What if the human signer is asleep?

Set an expiry on the gate and a threshold for auto-release. A typical pattern is: under $500 the agent proceeds immediately and the transaction is logged for later review. Between $500 and $5,000 the agent asks a human and auto-approves if nobody signs within an hour. Above $5,000 the agent waits for a signature, and if nobody signs within 24 hours the gate closes and the customer gets a human response instead. The numbers are yours to set. The principle is that a refund that cannot wait until morning is a decision the company has pre-approved as auto-release. Anything above that line is the thing you want a human to see when they are awake and paying attention.
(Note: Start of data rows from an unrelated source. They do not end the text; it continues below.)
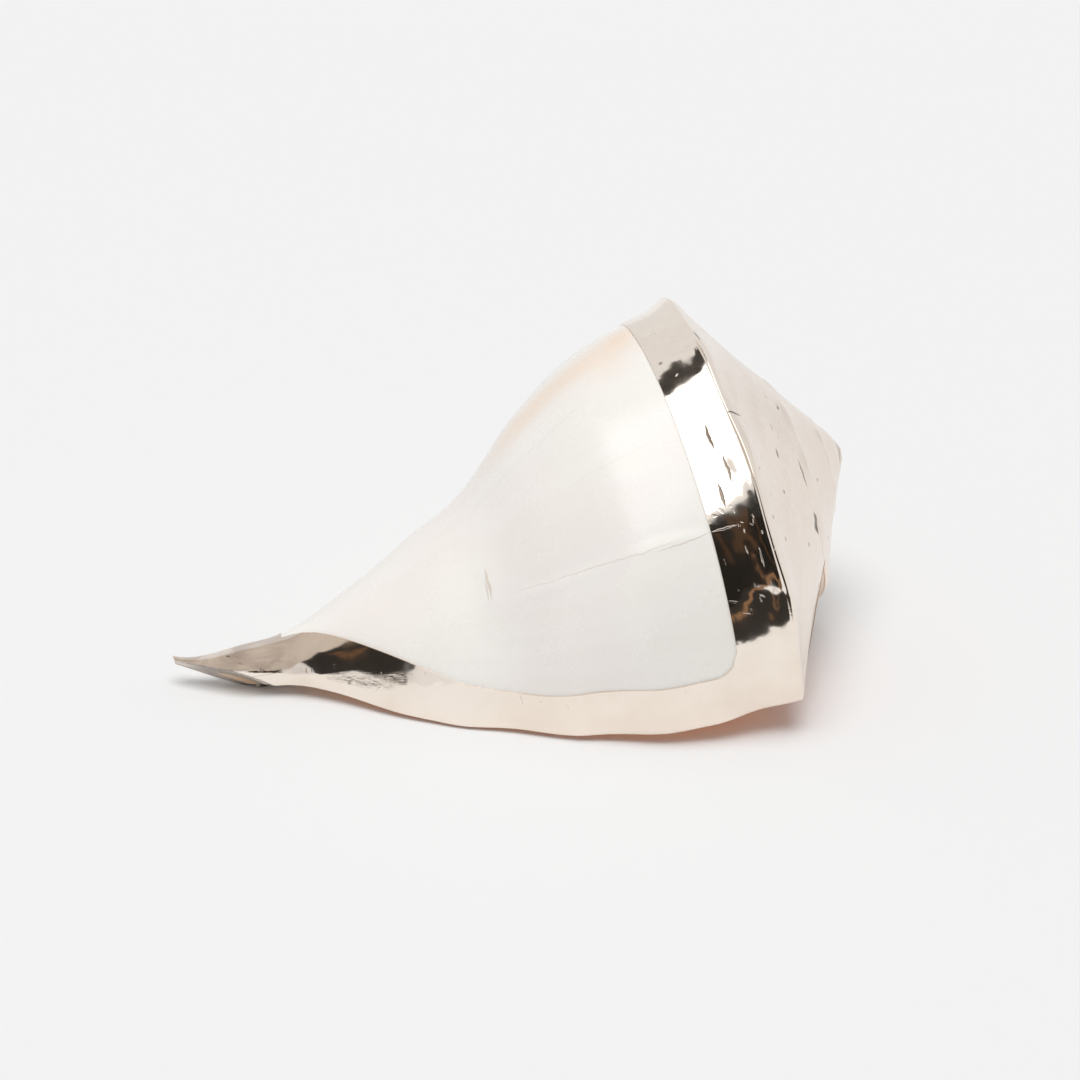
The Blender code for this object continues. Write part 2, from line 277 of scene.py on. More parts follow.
def silverRelief(angle, along):
    degrees = np.degrees(angle)
    reach, radius = section(angle, along)
    relief = plating["wave"] * ripples(radius * angle, reach, plating["waveLength"], 9, 11)
    relief += plating["hammer"] * ripples(radius * angle, reach, plating["hammerLength"], 12, 5)
    relief = relief * (1 - 0.9 * smooth((angle - turn + 0.5) / 1.5))  # the early whorls are smoother
    for at, middle, halfLength, halfWidth, depth in plating["dents"]:
        lengthwise = np.radians(degrees - at) * radius / mm / halfLength
        across = (along / mm - middle) / halfWidth
        relief -= depth * mm * np.exp(-across ** 2 - lengthwise ** 2)
    return relief


whiteFinish = {
    "cool": (0.89, 0.872, 0.830), "warm": (0.91, 0.882, 0.832), "pink": (0.865, 0.80, 0.77),
    "orange": (0.90, 0.70, 0.53), "line": (0.66, 0.56, 0.45), "crack": (0.56, 0.42, 0.29),
    "roughness": (0.20, 0.34),
    "streakDepth": 0.05, "lineDepth": 0.10, "cloudDepth": 0.42, "pinkDepth": 0.7,
    "mottleScale": 22, "cloudScale": 34, "glossScale": 60,
    "grain": 0.008, "creaseHeight": 0.18,
    "creases": [  # round the whorl or not, where, both ends, width, wander, strength, in about centimetres
        (True, 10.97, 4.45, 6.15, 0.040, 0.10, 0.42), (True, 11.04, 4.50, 5.50, 0.020, 0.10, 0.35),
        (False, 4.66, 6.2, 10.9, 0.020, 0.24, 0.24), (False, 4.54, 5.6, 7.4, 0.022, 0.16, 0.36),
        (False, 9.48, 7.0, 11.3, 0.020, 0.30, 0.15), (False, 7.20, 6.2, 9.8, 0.018, 0.30, 0.10)],
}

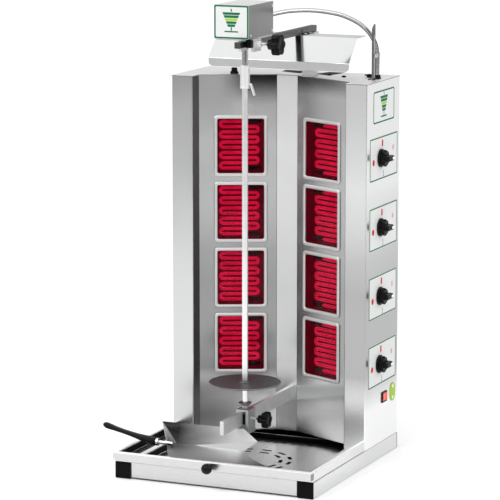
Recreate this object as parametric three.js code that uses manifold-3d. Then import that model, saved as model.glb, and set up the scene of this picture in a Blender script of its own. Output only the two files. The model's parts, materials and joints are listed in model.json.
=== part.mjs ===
// Electric vertical rotisserie: a motor on a sliding clamp turns an upright spit in front of
// two angled banks of radiant heaters. Millimetres, +X right, +Y back, +Z up.
// The origin is the middle of the base underside.
import * as THREE from 'three';
import { mergeVertices } from 'three/addons/utils/BufferGeometryUtils.js';
import Module from 'manifold-3d';

const wasm = await Module();
wasm.setup();

// ---- driving dimensions -------------------------------------------------------------------
const GAP = 0.3;                 // air left between pieces that touch
const BASE_WIDTH = 510;
const BASE_LENGTH = 530;
const RAIL = 40;                 // square base tube
const RAIL_WALL = 2;
const SHEET = 1.5;               // stainless sheet of the cabinet
const BODY_FRONT = 47;           // Y of the column fronts
const BODY_TOP = 930;
const COLUMN_INNER = 200;        // X where each front column turns inwards
const RECESS_Y = 85;             // Y of the outer edge of a heater panel
const STRIP_Y = 165;             // Y of the centre strip
const STRIP_HALF = 27.5;
const PANEL_BOTTOM = 41.5;
const WINDOW_WIDTH = 114;
const WINDOW_HEIGHT = 136;
const WINDOW_PITCH = 163.8;
const WINDOW_SHIFT = 7;          // windows sit nearer the centre strip
const WINDOW_RADIUS = 4;
const BEZEL_WIDTH = 132;
const BEZEL_HEIGHT = 152;
const BEZEL_DEPTH = 4;
const BEZEL_RADIUS = 10;
const WINDOWS_PER_SIDE = 4;
const TUBE_RADIUS = 3.4;         // heating tube
const TUBE_RUNS = 10;
const SPIT_X = 2;
const SPIT_Y = -95;
const SPIT_RADIUS = 7;
const SPIT_FOOT = 161;
const SPIT_TOP = 952;
const PLATE_Z = 216;
const PLATE_RADIUS = 87;
const SHAFT_RADIUS = 7.5;
const SLEEVE_BOTTOM = 925;
const SLEEVE_TOP = 980;
const LOWER_BAR = { x: 2, half: 5, z: 117, top: 150.5, front: -232 };
const UPPER_BAR = { x: 30, half: 7.5, z: 1029.5, top: 1044.5, front: -203, back: 262 };
const MOTOR = { x: 2, half: 43.5, front: -172, back: -28, z: 1048.7, top: 1127 };
const UPPER_CLAMP = { front: -163, back: -120, z: 1019, knobY: -141, knobZ: 1036 };
const LOWER_CLAMP = { front: -122, back: -79, z: 97, knobY: -101, knobZ: 132 };
const PAN = { front: -293, back: 46, rim: 64.5, ledge: 45, floor: 26, wellHalf: 211, wellBack: 128 };
const LIP = { foot: 46.5, depth: 12, side: 8 };
const APRON = { front: -277, back: -250, foot: 4 };
const HOOD = { half: 184, lipY: 107, lipZ: 950, bendZ: 970, ridgeY: 158, ridgeZ: 1028, back: 220 };
const KNOB_Y = 136;
const KNOB_Z = [744, 575.5, 407, 238.5];
const SWITCH = { y: 174.5, z: 149, openingY: 29, openingZ: 23 };
const SCOOP_Z = PAN.rim + GAP;
const FLOOR_PLATE = 2;           // plate between the base tubes, turned up at the back
const SCOOP = { fold: -155, lean: 0.244, sheet: 1.2, height: 50 };
const TUBE_DEPTH = 22;           // heating tube axis behind the panel face
const TUBE_SPAN = 92.5;          // width taken by the folded tube
const TUBE_SHIFT = 3.3;          // the tube sits towards the outer side of its window
const GLASS = { thickness: 1.9, margin: 5 };
const REFLECTOR = { front: 6, depth: 22, margin: 4, sheet: 1.2 };
const POST = { half: 15, front: 224, back: 258 };
const BRACKET = {
  left: 46, right: 81, front: 143, webFront: 147.5, webBack: 150, back: 170, foot: 2.2, top: 1014,
};
const STAKE = { left: 230, right: 233, front: 139, back: 157, top: 1066, slope: 12 };
const CONDUIT_RADIUS = 5.5;
const SELECTOR = { radius: 22.5, skirt: 5, body: 18, bodyTop: 16, gripLength: 42, grip: 14, height: 29 };
const ROCKER = { half: 9.5, width: 24, inside: 250, face: 258.5, dip: 1.7 };
const GLAND = { x: -195, z: 90, bore: 4, nut: 13, body: 7.5, length: 22 };

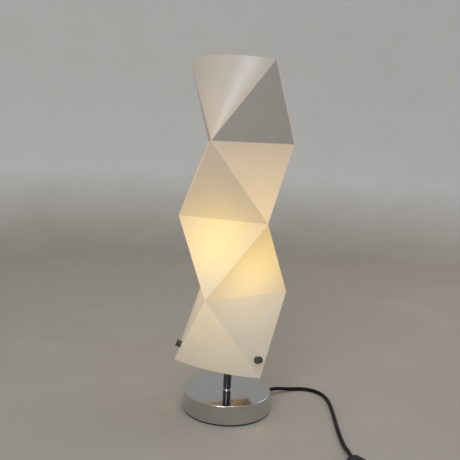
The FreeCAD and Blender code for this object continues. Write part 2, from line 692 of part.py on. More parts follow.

Is this the same thing as OAuth or just a password?

Different job. A login, whether that is OAuth or a password, says "you are who you say you are." A signature on a specific action says "on this exact action, at this exact moment, a named human with this exact authority said yes." Your agent is probably already logged in to your systems. That is not the question. The question is whether, on the individual decision to send $42,000, you can point to a named human who put their name on it at the moment of the decision. That is what the signature ceremony produces, and it is what neither OAuth nor a password gives you.

What counts as 'spending money'? Isn't approving a refund just a database update?

The database update is downstream. The company obligation is the thing. If the agent marks a refund as approved, your payment processor eventually moves real money to the customer. If the agent cancels a contract, the customer stops being billed and your MRR forecast has to be rebuilt. If the agent sends an invoice, the customer sees it and your accounts receivable gets a new row. A good working test: if reversing the action would require a phone call to a customer, a vendor, or a regulator, then it moves money and needs the signature ceremony. If reversing it is "we edit the ticket," it is probably fine without one.